Conditions, suites, and checks can all be changed.

Running Data Integrity Suite.

We import Dataset and data_integrity modules from deepchecks to run the suite. A part of the results is shown below.

Results from running Data Integrity Suite.

As you can see, a couple of checks have failed. However, post running the suite, we can quickly identify shortcomings in the dataset to be fixed before running the pipeline to train a model. This helps us improve problems with the dataset at the very start rather than assessing it after a complete pipeline run.

Train Test Validation

The Train Test Validation suite includes a number of tests, including Multivariate Drift, Size Comparison of Datasets, Category Mismatch Train Test, etc.

Running Train Test Validation Suite.
Train Test Validation Results.

Along the numerous train test validation checks, deepchecks also helps visualize the Suite’s result. For example, the Drift score between train and test sets is presented for movie_rating column.

Model Evaluation Suite

Model Evaluation suite comprises Boosting Overfit, Weak Segments Performance, and Calibration Score, among many others. Moreover, as our task is of regression type, tests such as Model Inference Time, Train Test Prediction Drift and Regression Error Distribution become relevant and highly important here.

We will use Surprise, a scikit package, to quickly build recommender systems.

Training an SVD model using Scikit Surprise.

Running Model Evaluation Suite on the trained model with the train test datasets gives us the following result.
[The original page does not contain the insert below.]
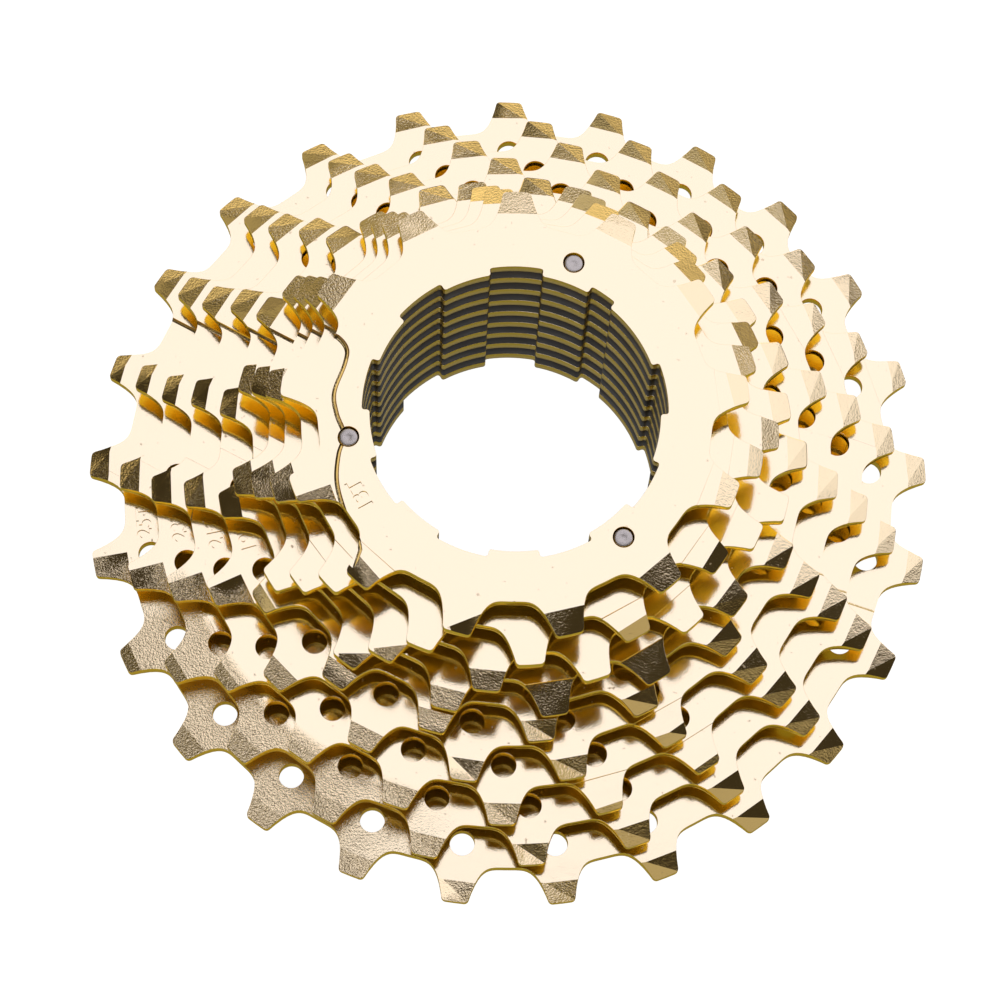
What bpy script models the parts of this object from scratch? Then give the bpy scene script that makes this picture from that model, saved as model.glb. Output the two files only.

Results from Model Evaluation Suite

Limitations

Deepchecks only supports scikit-learn-compatible fitted estimator instances as of now. (Tested for tabular data)

Strengths & Takeaway

Deepchecks detects and addresses checks for every sensitive parameter and difficulties that any real-time data and machine learning model would encounter. This helps the machine learning model provide reliable results.

Because of this, Deepchecks is a user-friendly toolkit that machine-learning engineers and developers can use to create trustworthy machine-learning models that achieve the desired results.

--

--